Des éléments de leur vie personnelle participent de leur parcours d’émancipation. La mère d’A. Ernaux est une « alliée d’ascension » : c’est une femme qui lit, qui domine dans la famille. Elle se réjouit que sa fille écrive, elle qui aurait tant voulu le faire. Pour R.M. Lagrave, sa mère, femme au foyer, mère de onze enfants, au statut traditionnel, rend le monde des hommes désirable. Toutes les deux ont reçu une éducation catholique : famille dévote pour R.M. Lagrave, une pratique essentiellement féminine chez A. Ernaux ; école privée catholique pour toutes les eux. Les valeurs de ce milieu telles que les valeurs de partage se transforment en amour du prochain, se traduisent par un engagement politique, le soutien aux sans papiers.
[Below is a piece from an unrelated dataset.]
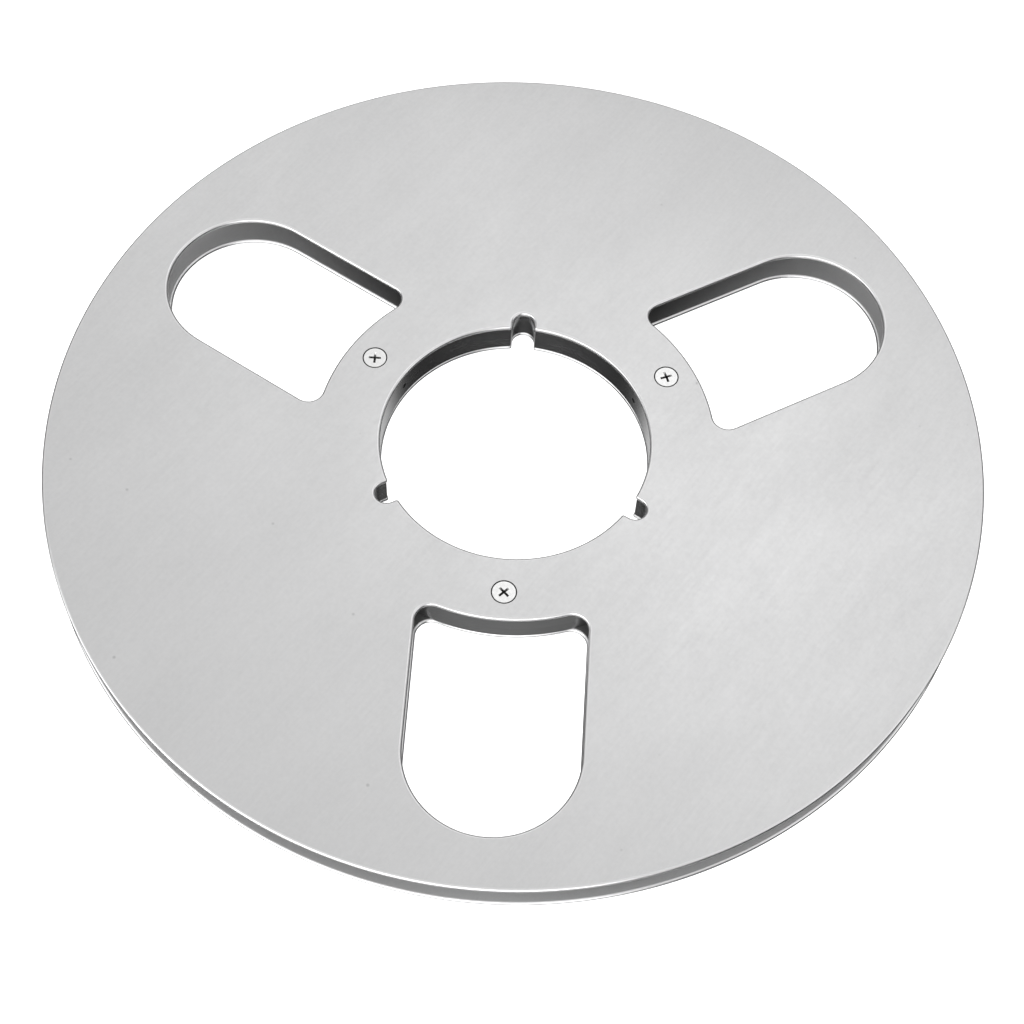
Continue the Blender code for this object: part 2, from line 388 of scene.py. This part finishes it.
# %% [markdown]
# ## Finishes from nodes
#
# Grain is a noise that is stretched: its Mapping node is of the Texture kind, whose scale is the
# real length and width of one scratch in metres. An image of brushed metal would be quicker, but
# it repeats and has one fixed fineness. Noise layers that read the place on the object run on
# over windows and hub without a seam. The same layers drive the colour, the roughness and a very
# shallow bump, as one real scratch would.

# %% Node helpers
GRAIN_ANGLE = math.radians(56)


def new_metal(name):
    """A bare metal: the material, its node tree and its shader."""
    material = bpy.data.materials.new(name)
    material.use_nodes = True
    shader = material.node_tree.nodes["Principled BSDF"]
    shader.inputs["Metallic"].default_value = 1.0
    return material, material.node_tree, shader


def add_node(tree, kind, links=None, **settings):
    """One node. links says what feeds its inputs; a number or a tuple is set as a constant."""
    node = tree.nodes.new(kind)
    for key, value in settings.items():
        setattr(node, key, value)
    for key, value in (links or {}).items():
        if isinstance(value, bpy.types.NodeSocket):
            tree.links.new(value, node.inputs[key])
        else:
            node.inputs[key].default_value = value
    return node


def calc(tree, operation, a, b):
    return add_node(tree, "ShaderNodeMath", {0: a, 1: b}, operation=operation).outputs[0]


def layered(tree, *layers):
    """Adds up layers, each of them a value and its share."""
    total = calc(tree, "MULTIPLY", *layers[0])
    for value, share in layers[1:]:
        total = calc(tree, "ADD", total, calc(tree, "MULTIPLY", value, share))
    return total


def spread(tree, value, low, high, to_low, to_high, **settings):
    """The value between low and high, carried to between to_low and to_high."""
    links = {"Value": value, 1: low, 2: high, 3: to_low, 4: to_high}
    return add_node(tree, "ShaderNodeMapRange", links, **settings).outputs[0]


def soft_step(tree, *ends):
    """The same, with a gentle start and end."""
    return spread(tree, *ends, interpolation_type="SMOOTHSTEP")


def tint(tree, value, dark, light):
    """A grey between dark and light."""
    links = {"Factor": value, 6: (*dark, 1.0), 7: (*light, 1.0)}
    return add_node(tree, "ShaderNodeMix", links, data_type="RGBA").outputs[2]


def dress(tree, shader, colour, rough, height=None, depth=0.0):
    """Feeds the shader its colour and roughness, and a bump of that depth if there is a height."""
    tree.links.new(colour, shader.inputs["Base Color"])
    tree.links.new(rough, shader.inputs["Roughness"])
    if height is not None:
        bump = add_node(tree, "ShaderNodeBump", {"Height": height, "Strength": 1.0, "Distance": depth})
        tree.links.new(bump.outputs[0], shader.inputs["Normal"])


def tell(material):
    print("finish:", material.name, "from", len(material.node_tree.nodes), "nodes")
    return material


print("grain runs at", round(math.degrees(GRAIN_ANGLE)), "degrees")

# %% Places and noises to read
def object_place(tree):
    return add_node(tree, "ShaderNodeTexCoord").outputs["Object"]


def own_place(tree):
    """Where a point was on the one screw that all six are copied from."""
    return add_node(tree, "ShaderNodeAttribute", attribute_name="own_place").outputs["Vector"]


def height_of(tree, place):
    return add_node(tree, "ShaderNodeSeparateXYZ", {0: place}).outputs[2]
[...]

Dans le même temps l’éducation reçue fait peser le poids de la culpabilité sexuelle des filles, l’enferme dans l’idée de pureté que l’on attend des jeunes filles. Pour A. Ernaux, ce milieu lui fait ressentir la honte de l’indignité sociale du café tenu par ses parents dans la petite ville qu’elle habite.
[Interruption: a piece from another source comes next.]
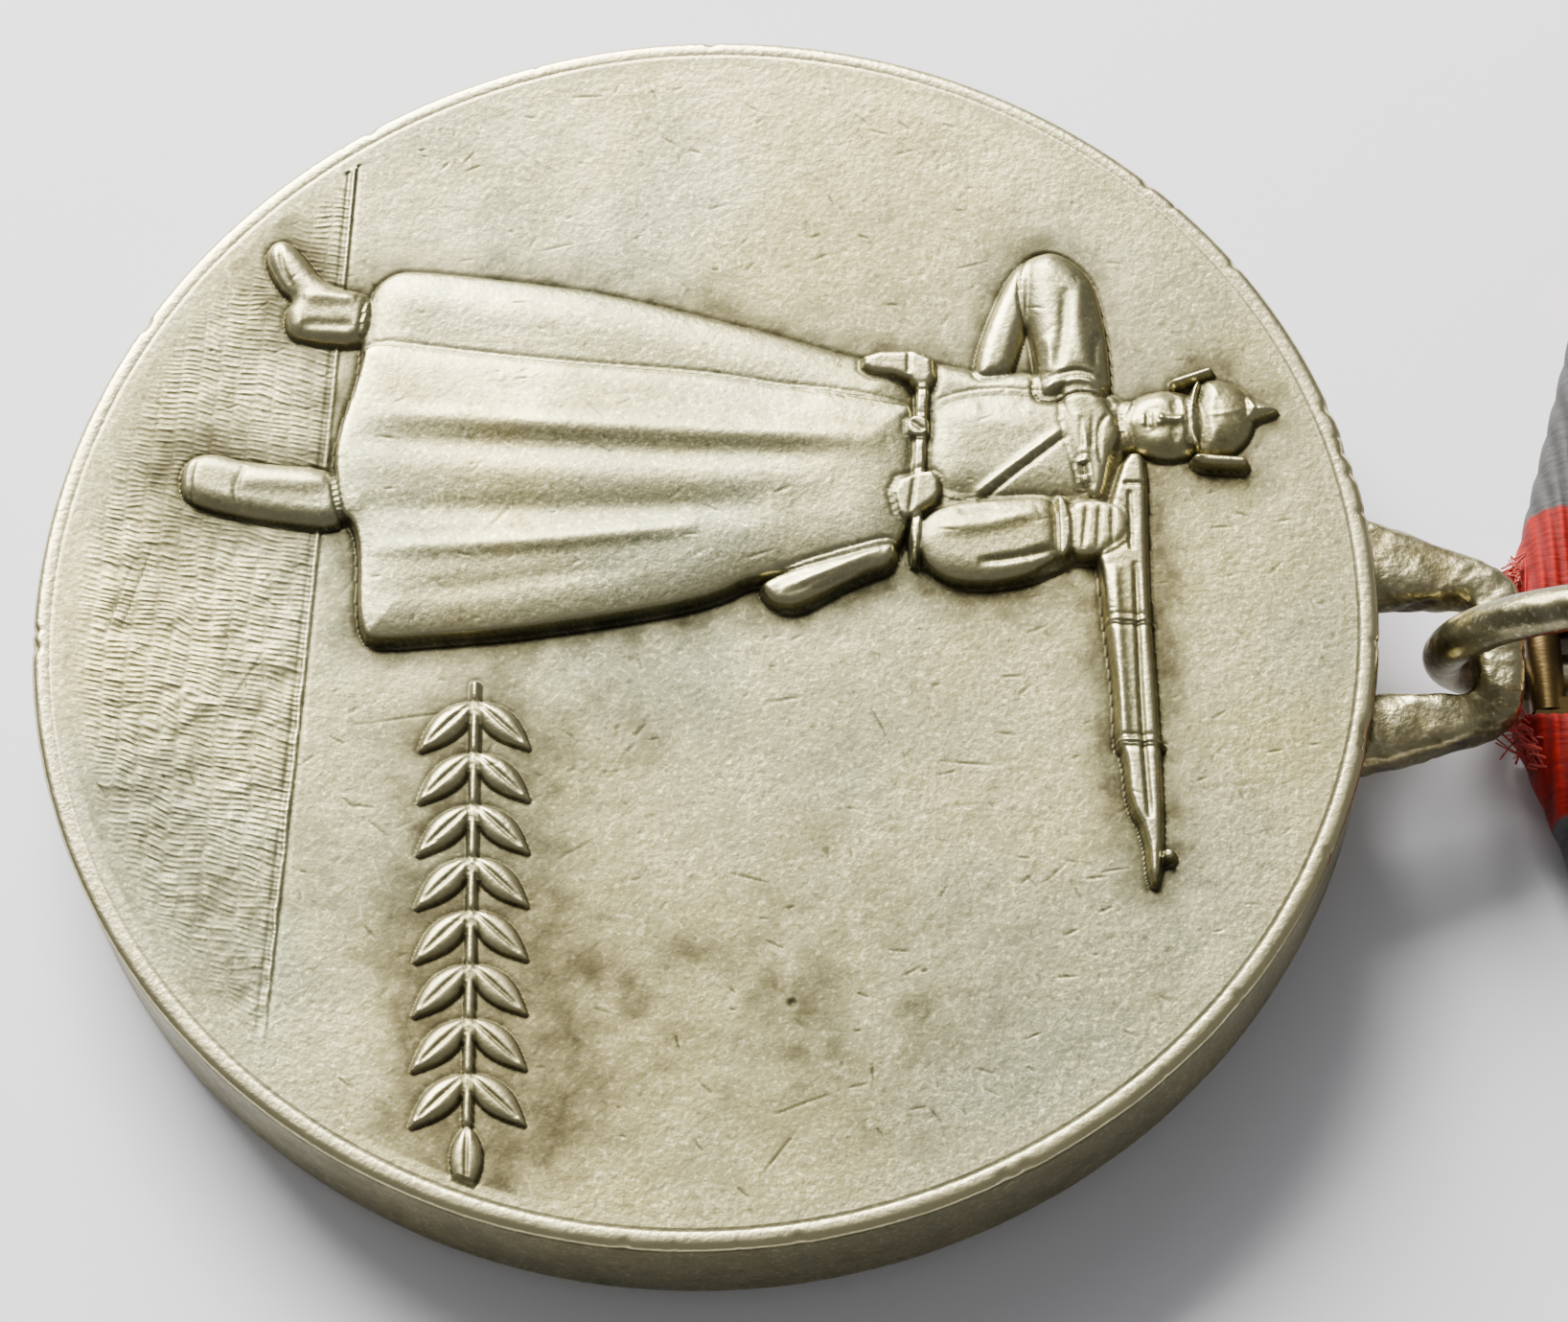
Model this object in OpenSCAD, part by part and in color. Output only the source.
// Silver jubilee medal with a swinging ring, a ribbon-covered five-sided mount and a brooch pin.
// It lies as it is put down on a table: the disc with its figure side up, its lug propped on the
// ring, and the mount with its ribbon front down. All sizes are in millimetres.

/* [Medal disc] */
// Diameter of the disc
medal_d = 32; // [26:0.5:40]
// Thickness of the disc at its rim
medal_t = 3.3; // [2.4:0.1:4.5]
// Width of the flat lip around the rim
lip_w = 0.45; // [0.3:0.05:1]
// Depth of the dished figure side at its centre
dish_depth = 0.5; // [0.3:0.05:0.8]
// Depth of the flat star side below its rim
star_side_depth = 0.5; // [0.3:0.05:0.8]
// Chamfer on the edge of the star side
edge_chamfer = 0.15; // [0.05:0.05:0.4]

/* [Figure relief] */
// Height of the standing figure above the middle of the dish
figure_h = 0.72; // [0.4:0.02:0.9]
// Height of the rifle, the belt and the boots above the middle of the dish
detail_h = 0.6; // [0.3:0.02:0.8]
// Height of the laurel sprig above the middle of the dish
sprig_h = 0.52; // [0.3:0.02:0.7]
// Scale of the figure, which is drawn for a disc of 32 mm
figure_scale = 1.0; // [0.8:0.01:1.1]

/* [Enamel star] */
// Radius of the star's points
star_r = 10.8; // [8:0.1:12.5]
// Width of the silver wall around the enamel
star_wall = 0.7; // [0.4:0.05:1.2]
// Depth of the enamel in its cell
enamel_t = 0.7; // [0.4:0.05:1]
// Gap between the enamel and its cell wall
enamel_gap = 0.02; // [0.01:0.01:0.05]

/* [Suspension lug] */
// Thickness of the lug
lug_t = 1.25; // [0.9:0.05:1.8]
// Width of the lug where it meets the disc
lug_foot_w = 6.6; // [5:0.1:9]
// Width of the lug at its round end
lug_end_w = 3.7; // [3.4:0.1:5]
// Clear width of the lug's opening
lug_open_w = 2.5; // [2.2:0.1:3]
// Distance from the disc's edge to the lug's end bar
lug_reach = 3.0; // [2.8:0.05:4]
// Diameter of the end bar that the ring hangs on
lug_bar_d = 1.2; // [0.9:0.05:1.4]

/* [Ring] */
// Diameter of the ring's wire
ring_wire_d = 1.1; // [0.8:0.05:1.2]
// Radius of the ring at the middle of its wire
ring_r = 3.25; // [3:0.05:4]
// Free play between the ring's wire and what hangs in it
ring_play = 0.1; // [0.06:0.01:0.2]
// How far the ring is turned about the vertical
ring_yaw = 7; // [-8:0.5:8]
// How far the ring leans over to one side
ring_lean = 10; // [0:0.5:12]
// How far the ring's centre is raised, as seen from the lug's bar
ring_rise = 9; // [5:0.5:14]

/* [Ribbon mount] */
// Width of the ribbon-covered mount
mount_w = 24.6; // [22:0.1:31]
// Length of the mount from its blunt tip to its straight top
mount_l = 31; // [26:0.5:40]
// Slope of the two lower edges
tip_slope = 17; // [12:1:30]
// How far the mount is turned from the medal's upright axis
mount_turn = 3; // [-5:0.5:5]
// Distance from the mount's tip to the bar of its ear
tip_to_ear = 1.3; // [1:0.1:2]
// Thickness of the ribbon
ribbon_t = 0.4; // [0.3:0.05:0.6]
// Width of the slit in the ribbon that the ring passes through
slit_w = 2.7; // [2.5:0.1:4]
// Least thickness of the card under the ribbon's front
card_t = 0.8; // [0.4:0.05:1]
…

A. Ernaux décide très tôt d’ « Écrire pour venger sa race ». Mais il faut travailler, s’occuper de sa famille, de ses enfants et trouver un peu de temps pour écrire. Elle est écartelée entre la vie ordinaire et une ambition qui n’appartient pas à sa « race ». Elle éprouve un sentiment d’illégitimité, sentiment qui est une constante chez les « transclasses », en dépit des consécrations respectives évidentes pour A. Ernaux et qui, pour R.M. Lagrave s’inscrit dans ses marques d’ascension sociale. Le tracé du transfuge n’est pas linéaire : enseignante au CNED pour A. Ernaux, travail dans un atelier d’abord puis salariée de l’EHESS pour R.M. Lagrave. Il faut continuer : la réussite est nécessaire pour les deux familles. Les transfuges ont besoin d’allié.e.s d’ascension : la mère, le père, un enseignant, un collectif ou quelqu’un de discret qui donne confiance. Pour R.M. Lagrave, le collectif a beaucoup compté – étudiantes, groupes de travail divers. Pour A. Ernaux, elle n’a pas été accompagnée en tant qu’autrice, en revanche les lectrices et les lecteurs, ceux qui travaillent autour des textes sont ses aidant.e.s.
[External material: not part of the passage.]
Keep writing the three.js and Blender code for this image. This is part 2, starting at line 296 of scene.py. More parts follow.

Tandis qu’ A. Ernaux décline son autobiographie en de nombreux ouvrages, R.M. Lagrave n’en écrit qu’un seul de 430 pages. L’approche en est différente : Annie Ernaux en utilisant très vite le « je », plonge dans l’intime, c’est « un autre moi », dit-elle qui lui permet d’installer la distanciation nécessaire. De plus « il faut que ça sorte », « ça doit être dit ». A la différence de R.M. Lagrave qui s’est autocensurée, a fait l’impasse sur sa vie familiale, sa vie sexuelle et qui, en tant que sociologue, ne peut présenter « un cas particulier sans portée générale ». La mise à distance, A. Ernaux l’obtient en choisissant l’écriture plate, très critiquée par certains au point d’en nier la dimension littéraire. Dans la dernière partie de leur vie ces « deux vieilles privilégiées », selon l’expression d’A. Ernaux, se questionnent sur le vieillissement : « vieillir est une chance malgré la fatigue, le sommeil léger, la perte de force physique ». Avec une grande inégalité selon les classes sociales, « la (véritable) vieillesse est le moment où l’on n’est plus en capacité d’exercer sa liberté, son indépendance et son autonomie ». Et en tant que féministes, elles veulent en faire une période de jouissance et donner la liberté de choisir : après le droit à l’IVG, le droit à l’IVV (interruption volontaire de vie).

Féminisme, travail, force de l’écriture, engagement,… mais aussi allié.e.s d’ascension, illégitimité… voilà quelques mots qui accompagnent ces deux intellectuelles dans leur ascension réussie. Leurs parcours et leurs paroles incitent « à porter un regard sur sa propre trajectoire » et, ajoute Marie-Rose-Marie Lagrave, « on n’est pas seule ».